▶ _What is needed_:
Include in the output exactly the lines from the opening of the data through the line containing "upright + tab_spot", and nothing more.

▶ _Dataset content_:
* Begin *
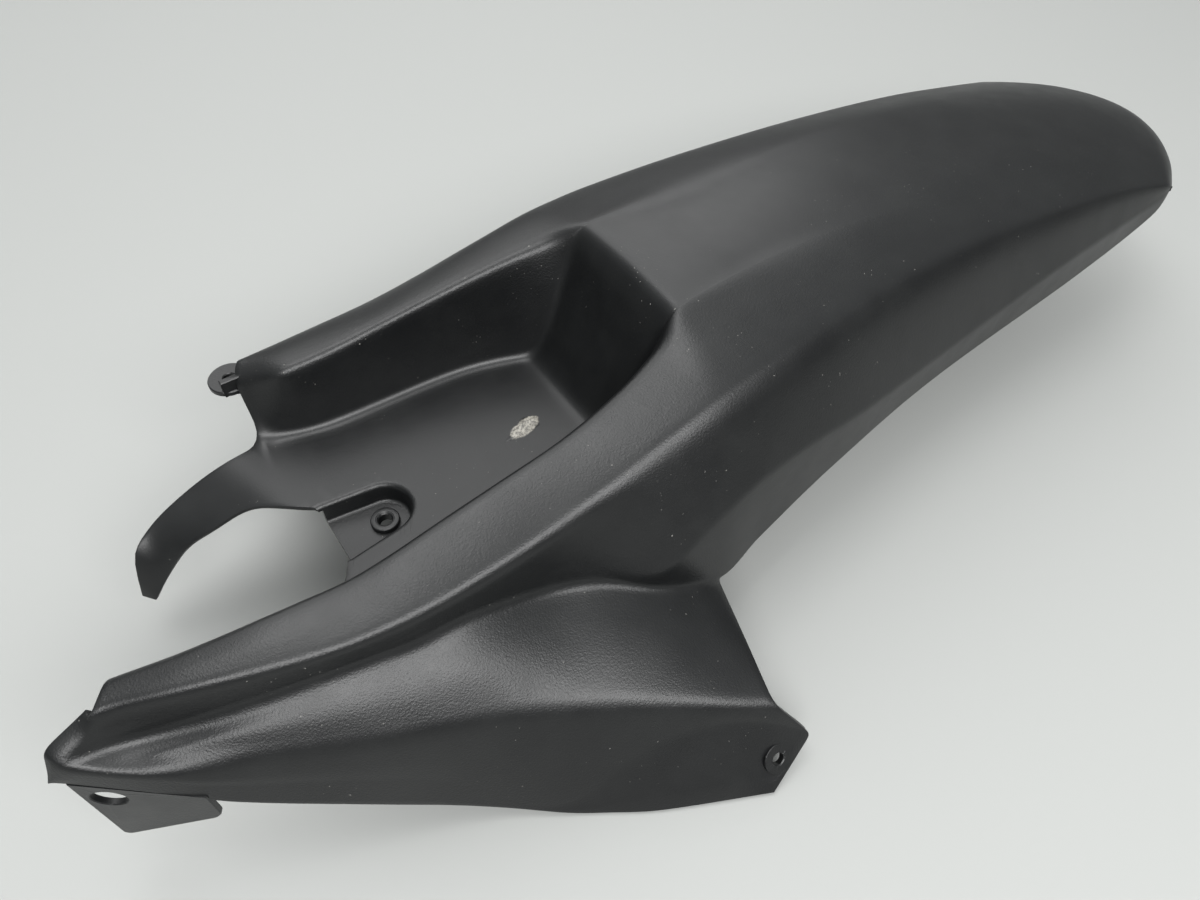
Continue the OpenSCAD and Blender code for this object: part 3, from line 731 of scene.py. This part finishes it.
def at_tab(point):
    upright = Matrix.Rotation(math.radians(90), 3, "X") @ point
    return Matrix.Rotation(-tab_turn, 3, "Z") @ upright + tab_spot


def tab_outline(inset, z):
    """The plate seen from outside: two top corners in the hem, a round heel and a round front corner"""
    points = [(inset, tab_top_front), (tab_len - inset, tab_top_back)]
    for k in range(9):
        turn = -math.radians(heel_turn) * k / 8
        points.append((tab_len - heel_r + (heel_r - inset) * math.cos(turn),
                       -heel_drop + (heel_r - inset) * math.sin(turn)))
    for k in range(7):
        turn = -math.radians(heel_turn + (180 - heel_turn) * k / 6)
        points.append((corner_r + (corner_r - inset) * math.cos(turn),
                       corner_r - tab_drop + (corner_r - inset) * math.sin(turn)))
    return [at_tab(Vector((x, y, z))) for x, y in points]


back, face = wall / 3 - tab_t, wall / 3
plate = [tab_outline(tab_soft, back), tab_outline(0, back + tab_soft), tab_outline(0, face - tab_soft),
         tab_outline(tab_soft, face)]
mould_with(lofted("nose_tab", plate), "UNION")


def at_grommet(point):
    return at_tab(point + Vector((*tab_hole, 0)))


bore("grommet_bore", tab_hole_d / 2, -3 * tab_t, face, 2 * tab_t, (0.4, 0.4), at_grommet)

# The scar of the gate, where the plastic was fed into the mould: a torn, paler nub on the pocket floor.
# Its rings are uneven, and it is drawn out into a low tail toward the front.
scar_spot = Vector((84, -4.2, -floor_drop))
scar_len, scar_w, scar_h = 6.6, 4.6, 1.1
scar_turn = math.radians(15)
scar_steps = 36
scar_rings = []
for level, share in ((-0.6, 1.0), (0.05, 1.0), (0.35, 0.86), (0.75, 0.62), (0.95, 0.3)):
    ring = []
    for k in range(scar_steps):
        turn = 2 * math.pi * k / scar_steps
        torn = 1 + 0.09 * math.sin(5 * turn + 9 * level) + 0.05 * math.sin(11 * turn + 17 * level)
        tail = 1 + 1.5 * max(0, -math.cos(turn)) ** 8
        lift = scar_h * level * (1 + 0.25 * math.sin(3 * turn + 4 * share)) / tail
        point = Vector((scar_len * share * torn * tail * math.cos(turn),
                        scar_w * share * torn * math.sin(turn), lift))
        ring.append(Matrix.Rotation(scar_turn, 3, "Z") @ point + scar_spot)
    scar_rings.append(ring)
mould_with(lofted("gate_scar", scar_rings), "UNION")

# The finish: black plastic with the satin grain of the mould, slightly paler patches and specks of dust.
# The torn plastic of the scar is grey, and the specks are rougher than the clean skin.
reflection = 0.38
plastic = bpy.data.materials.new("satin_black_plastic")
plastic.use_nodes = True
nodes, links = plastic.node_tree.nodes, plastic.node_tree.links
shader = nodes["Principled BSDF"]
shader.inputs["Specular IOR Level"].default_value = reflection
place = nodes.new("ShaderNodeTexCoord")


def noise(scale, detail, roughness=0.5):
    node = nodes.new("ShaderNodeTexNoise")
    node.inputs["Scale"].default_value = scale
    node.inputs["Detail"].default_value = detail
    node.inputs["Roughness"].default_value = roughness
    links.new(place.outputs["Object"], node.inputs["Vector"])
    return node.outputs["Fac"]


def between_values(value, low, high, to_low, to_high):
    """Turns the values from low to high into those from to_low to to_high"""
    node = nodes.new("ShaderNodeMapRange")
    for name, number in (("From Min", low), ("From Max", high), ("To Min", to_low), ("To Max", to_high)):
        node.inputs[name].default_value = number
    links.new(value, node.inputs["Value"])
    return node.outputs["Result"]


def combined(how, a, b):
    """The sum or the product of two values, each a number or a socket"""
    node = nodes.new("ShaderNodeMath")
    node.operation = how
    for socket, value in zip(node.inputs, (a, b)):
        if isinstance(value, (int, float)):
            socket.default_value = value
        else:
            links.new(value, socket)
    return node.outputs["Value"]


def mixed(share, a, b):
    """A mix of two colours, each a tuple or a socket; the node's colour sockets are 6, 7 and, going out, 2"""
    node = nodes.new("ShaderNodeMix")
    node.data_type = "RGBA"
    links.new(share, node.inputs["Factor"])
    for socket, value in ((node.inputs[6], a), (node.inputs[7], b)):
        if isinstance(value, tuple):
            socket.default_value = (*value, 1)
        else:
            links.new(value, socket)
    return node.outputs[2]


black = (0.0038, 0.0041, 0.0044)
worn_black = (0.0058, 0.0062, 0.0064)
dust_grey = (0.2, 0.195, 0.18)
torn_grey = (0.3, 0.285, 0.25)
patches = noise(28, 3, 0.6)
specks = between_values(noise(700, 1), 0.755, 0.79, 0, 0.7)
dusty = combined("MULTIPLY", specks, between_values(noise(45, 2), 0.52, 0.64, 0, 1))
tone = mixed(between_values(patches, 0.4, 0.7, 0, 1), black, worn_black)
tone = mixed(dusty, tone, dust_grey)

# The torn plastic of the gate scar is paler than the skin round it
pale_middle = scar_spot + Vector((-2.5, -0.7, 0.6))
pale_reach = (0.0095, 0.0046, 0.0022)
at_scar = nodes.new("ShaderNodeMapping")
at_scar.vector_type = "TEXTURE"
at_scar.inputs["Location"].default_value = placed(pale_middle)
at_scar.inputs["Rotation"].default_value = (0, 0, scar_turn)
at_scar.inputs["Scale"].default_value = pale_reach
links.new(place.outputs["Object"], at_scar.inputs["Vector"])
to_scar = nodes.new("ShaderNodeVectorMath")
to_scar.operation = "LENGTH"
links.new(at_scar.outputs["Vector"], to_scar.inputs[0])
ragged = combined("ADD", to_scar.outputs["Value"], combined("MULTIPLY", noise(300, 2), 0.5))
near_scar = between_values(ragged, 1.15, 1.3, 1, 0)
torn = combined("MULTIPLY", near_scar, between_values(noise(700, 3, 0.7), 0.36, 0.6, 0.25, 1))
tone = mixed(torn, tone, torn_grey)
links.new(tone, shader.inputs["Base Color"])

rough = between_values(noise(55, 4, 0.6), 0.3, 0.7, 0.34, 0.4)
rough = combined("ADD", rough, combined("MULTIPLY", dusty, 0.3))
links.new(rough, shader.inputs["Roughness"])

# The grain is relief too fine for the mesh, by the share that the skin's grain attribute gives
pebble_scale = 900
grain_strength = 0.35
grain_height = 0.00025
grain_share = nodes.new("ShaderNodeAttribute")
grain_share.attribute_name = "grain"
pebbles = nodes.new("ShaderNodeTexVoronoi")
pebbles.inputs["Scale"].default_value = pebble_scale
links.new(place.outputs["Object"], pebbles.inputs["Vector"])
relief = combined("ADD", combined("MULTIPLY", pebbles.outputs["Distance"], 0.5), noise(1500, 2))
relief = combined("MULTIPLY", relief, grain_share.outputs["Fac"])
bump = nodes.new("ShaderNodeBump")
bump.inputs["Strength"].default_value = grain_strength
bump.inputs["Distance"].default_value = grain_height
links.new(relief, bump.inputs["Height"])
links.new(bump.outputs["Normal"], shader.inputs["Normal"])

smooth_angle = math.radians(38)
skin.data.materials.clear()
skin.data.materials.append(plastic)
bpy.ops.object.select_all(action="DESELECT")
skin.select_set(True)
bpy.context.view_layer.objects.active = skin
bpy.ops.object.shade_smooth_by_angle(angle=smooth_angle)
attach(skin, "root")
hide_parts("mudguard")

# The floor: a plain pale top of painted board, level with the lowest hem.
# It is bare, and it runs 30 m out on every side.
floor_side = 60
floor_grey = (0.277, 0.282, 0.274, 1)
floor_roughness = 0.7
bpy.ops.object.select_all(action="DESELECT")
bpy.ops.mesh.primitive_plane_add(size=floor_side, location=(0, 0, cad_box[0][2]))
floor = bpy.context.object
floor.name = "pale_floor"
bpy.ops.object.transform_apply(location=True)
floor_paint = bpy.data.materials.new("pale_floor_paint")
floor_paint.use_nodes = True
paint = floor_paint.node_tree.nodes["Principled BSDF"]
paint.inputs["Base Color"].default_value = floor_grey
paint.inputs["Roughness"].default_value = floor_roughness
floor.data.materials.append(floor_paint)

# The light: a room that is pale above and dark low down, with a panel overhead, one in front and one behind.
# The camera doesn't see the panels themselves.
world = bpy.data.worlds.new("room")
world.use_nodes = True
room_nodes, room_links = world.node_tree.nodes, world.node_tree.links
direction = room_nodes.new("ShaderNodeTexCoord")
upward = room_nodes.new("ShaderNodeSeparateXYZ")
room_links.new(direction.outputs["Generated"], upward.inputs["Vector"])
pale = room_nodes.new("ShaderNodeValToRGB")
room_links.new(upward.outputs["Z"], pale.inputs["Fac"])
pale.color_ramp.elements[0].color = (0.1, 0.103, 0.105, 1)
pale.color_ramp.elements[1].color = (1.45, 1.47, 1.47, 1)
for where, glow in ((0.1, 0.1), (0.34, 0.38), (0.7, 0.8), (0.9, 1.05)):
    pale.color_ramp.elements.new(where).color = (0.97 * glow, glow, glow, 1)
room_links.new(pale.outputs["Color"], room_nodes["Background"].inputs["Color"])
bpy.context.scene.world = world


def soft_panel(name, spot, wide, deep, glow, aim):
    """A lamp of the given size whose face has the given radiance"""
    bpy.ops.object.light_add(type="AREA", location=spot)
    lamp = bpy.context.object
    lamp.name = name
    lamp.data.shape = "RECTANGLE"
    lamp.data.size = wide
    lamp.data.size_y = deep
    lamp.data.energy = glow * 4 * wide * deep
    lamp.visible_camera = False
    lamp.rotation_euler = (Vector(aim) - Vector(spot)).to_track_quat("-Z", "Y").to_euler()


soft_panel("overhead_panel", (-0.05, 0.15, 1.5), 0.7, 0.7, 5.2, (0, 0, 0))
soft_panel("front_panel", (-0.2, -1.25, 1.15), 1.9, 0.6, 10.5, (0.05, -0.1, 0))
soft_panel("rear_panel", (0.6, 1.3, 1.5), 2.2, 1.8, 1.8, (0.2, 0, 0))

bpy.context.scene.view_settings.view_transform = "Standard"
* End *
▶ _Worked answer_:
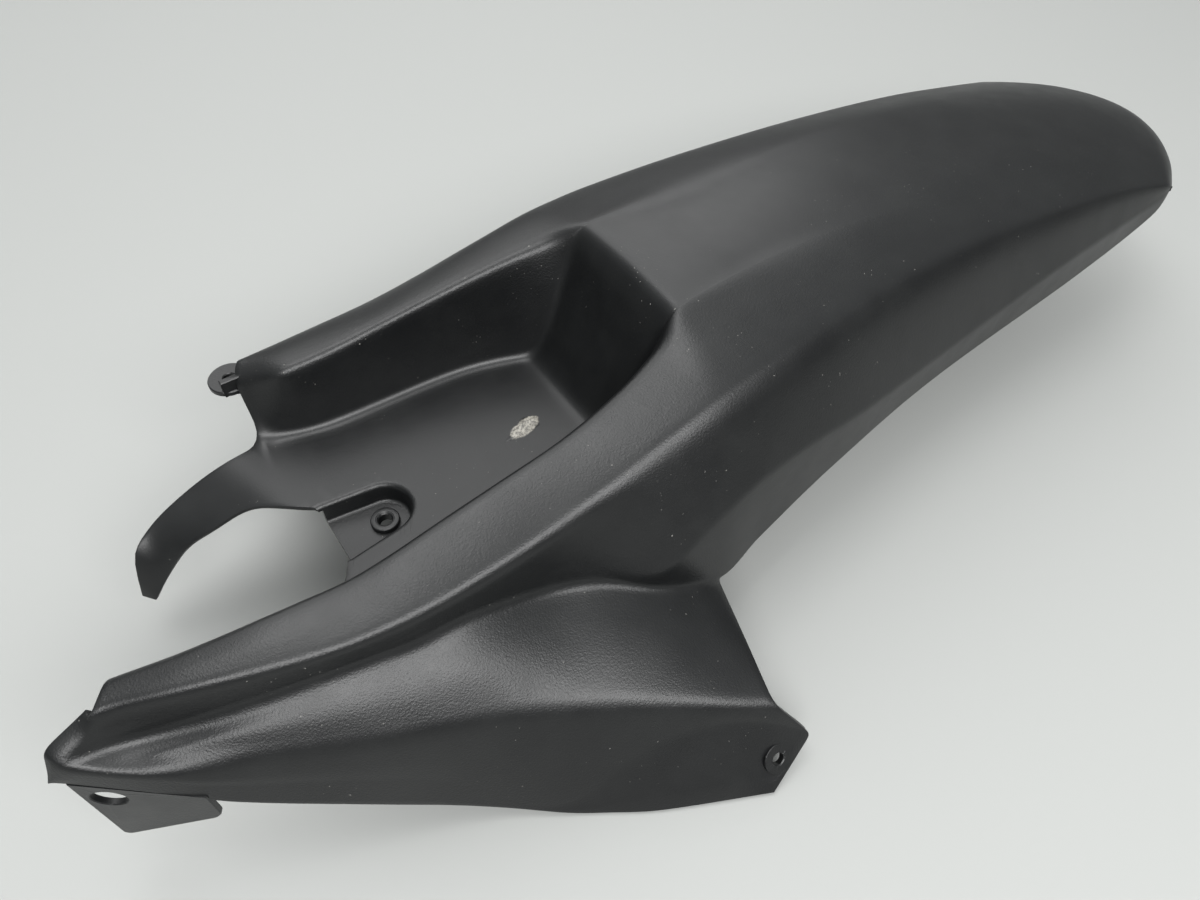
Continue the OpenSCAD and Blender code for this object: part 3, from line 731 of scene.py. This part finishes it.
def at_tab(point):
    upright = Matrix.Rotation(math.radians(90), 3, "X") @ point
    return Matrix.Rotation(-tab_turn, 3, "Z") @ upright + tab_spot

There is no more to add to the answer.